» Given instruction
Repeat the listing below in full, exactly as it stands.

» Entries
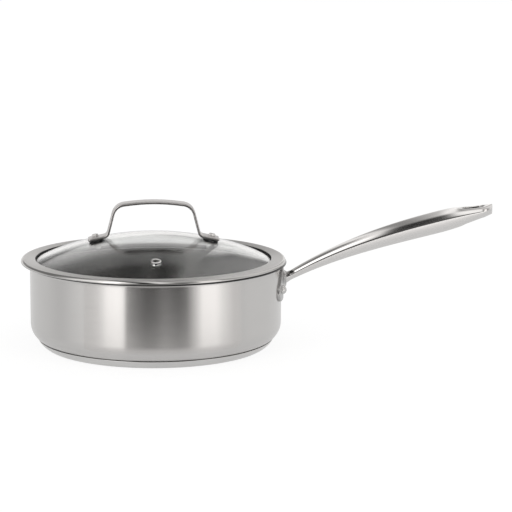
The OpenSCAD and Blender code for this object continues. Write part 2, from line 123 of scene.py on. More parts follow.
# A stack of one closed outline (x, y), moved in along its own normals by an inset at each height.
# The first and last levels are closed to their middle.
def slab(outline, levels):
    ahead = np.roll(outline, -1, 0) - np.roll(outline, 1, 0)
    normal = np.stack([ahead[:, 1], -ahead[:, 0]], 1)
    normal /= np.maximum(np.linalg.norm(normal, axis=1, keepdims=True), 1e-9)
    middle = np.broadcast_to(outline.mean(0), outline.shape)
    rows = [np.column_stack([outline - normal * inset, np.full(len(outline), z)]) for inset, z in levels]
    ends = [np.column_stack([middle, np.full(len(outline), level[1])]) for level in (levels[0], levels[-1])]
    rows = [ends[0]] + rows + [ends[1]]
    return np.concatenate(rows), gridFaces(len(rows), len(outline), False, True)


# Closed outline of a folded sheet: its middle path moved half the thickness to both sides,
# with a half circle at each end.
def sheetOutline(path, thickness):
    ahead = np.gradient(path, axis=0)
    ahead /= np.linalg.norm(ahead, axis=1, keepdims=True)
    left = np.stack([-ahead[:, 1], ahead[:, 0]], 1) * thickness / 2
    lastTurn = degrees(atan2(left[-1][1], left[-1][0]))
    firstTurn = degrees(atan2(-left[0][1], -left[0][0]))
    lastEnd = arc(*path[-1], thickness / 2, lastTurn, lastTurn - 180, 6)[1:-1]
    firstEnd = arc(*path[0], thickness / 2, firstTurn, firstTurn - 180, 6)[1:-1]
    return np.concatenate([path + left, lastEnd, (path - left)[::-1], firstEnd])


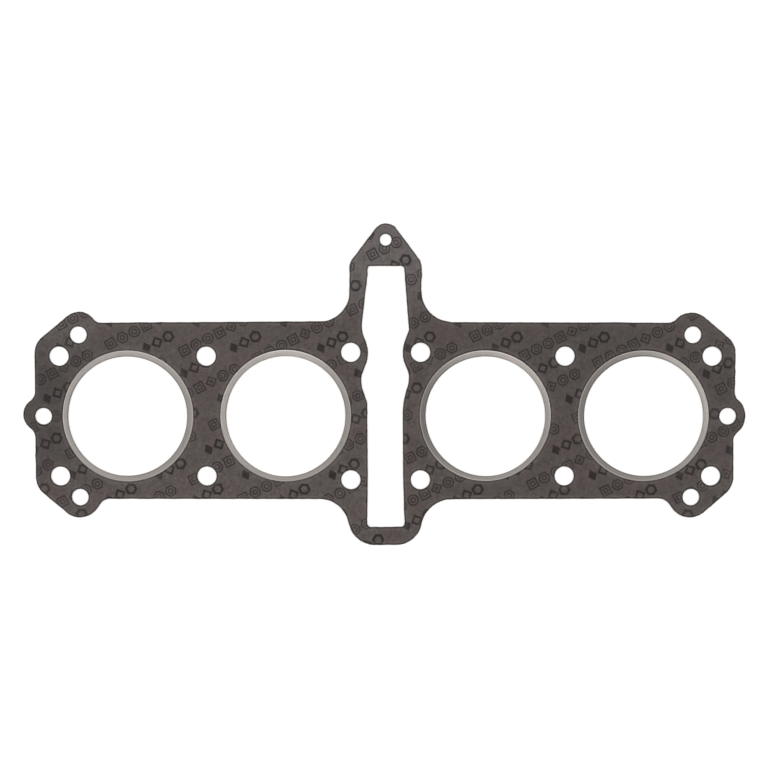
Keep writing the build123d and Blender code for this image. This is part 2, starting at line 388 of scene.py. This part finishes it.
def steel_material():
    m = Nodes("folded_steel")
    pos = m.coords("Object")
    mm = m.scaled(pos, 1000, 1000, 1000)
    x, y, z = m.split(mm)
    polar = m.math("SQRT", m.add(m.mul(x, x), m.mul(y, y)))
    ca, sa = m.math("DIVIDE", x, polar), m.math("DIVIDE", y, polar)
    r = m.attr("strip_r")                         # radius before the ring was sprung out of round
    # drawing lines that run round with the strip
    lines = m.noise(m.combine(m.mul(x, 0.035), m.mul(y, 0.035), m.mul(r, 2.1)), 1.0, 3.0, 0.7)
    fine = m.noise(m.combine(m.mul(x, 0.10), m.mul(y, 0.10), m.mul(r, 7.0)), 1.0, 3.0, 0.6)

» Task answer
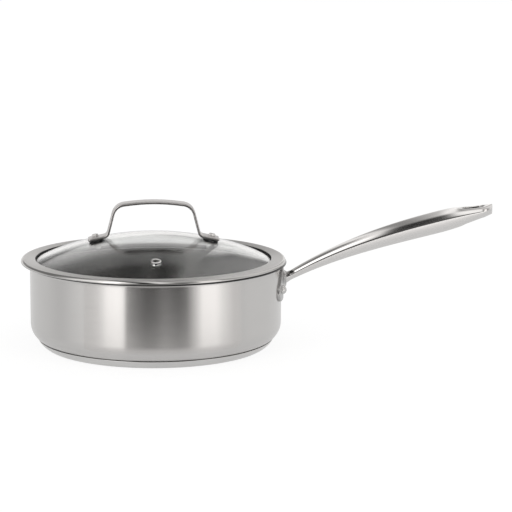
The OpenSCAD and Blender code for this object continues. Write part 2, from line 123 of scene.py on. More parts follow.
# A stack of one closed outline (x, y), moved in along its own normals by an inset at each height.
# The first and last levels are closed to their middle.
def slab(outline, levels):
    ahead = np.roll(outline, -1, 0) - np.roll(outline, 1, 0)
    normal = np.stack([ahead[:, 1], -ahead[:, 0]], 1)
    normal /= np.maximum(np.linalg.norm(normal, axis=1, keepdims=True), 1e-9)
    middle = np.broadcast_to(outline.mean(0), outline.shape)
    rows = [np.column_stack([outline - normal * inset, np.full(len(outline), z)]) for inset, z in levels]
    ends = [np.column_stack([middle, np.full(len(outline), level[1])]) for level in (levels[0], levels[-1])]
    rows = [ends[0]] + rows + [ends[1]]
    return np.concatenate(rows), gridFaces(len(rows), len(outline), False, True)


# Closed outline of a folded sheet: its middle path moved half the thickness to both sides,
# with a half circle at each end.
def sheetOutline(path, thickness):
    ahead = np.gradient(path, axis=0)
    ahead /= np.linalg.norm(ahead, axis=1, keepdims=True)
    left = np.stack([-ahead[:, 1], ahead[:, 0]], 1) * thickness / 2
    lastTurn = degrees(atan2(left[-1][1], left[-1][0]))
    firstTurn = degrees(atan2(-left[0][1], -left[0][0]))
    lastEnd = arc(*path[-1], thickness / 2, lastTurn, lastTurn - 180, 6)[1:-1]
    firstEnd = arc(*path[0], thickness / 2, firstTurn, firstTurn - 180, 6)[1:-1]
    return np.concatenate([path + left, lastEnd, (path - left)[::-1], firstEnd])


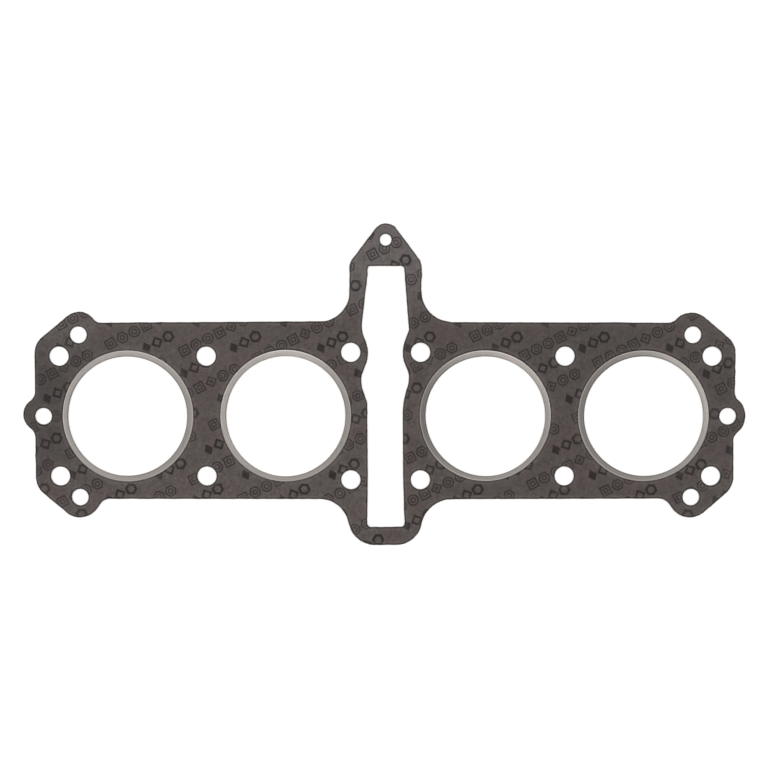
Keep writing the build123d and Blender code for this image. This is part 2, starting at line 388 of scene.py. This part finishes it.
def steel_material():
    m = Nodes("folded_steel")
    pos = m.coords("Object")
    mm = m.scaled(pos, 1000, 1000, 1000)
    x, y, z = m.split(mm)
    polar = m.math("SQRT", m.add(m.mul(x, x), m.mul(y, y)))
    ca, sa = m.math("DIVIDE", x, polar), m.math("DIVIDE", y, polar)
    r = m.attr("strip_r")                         # radius before the ring was sprung out of round
    # drawing lines that run round with the strip
    lines = m.noise(m.combine(m.mul(x, 0.035), m.mul(y, 0.035), m.mul(r, 2.1)), 1.0, 3.0, 0.7)
    fine = m.noise(m.combine(m.mul(x, 0.10), m.mul(y, 0.10), m.mul(r, 7.0)), 1.0, 3.0, 0.6)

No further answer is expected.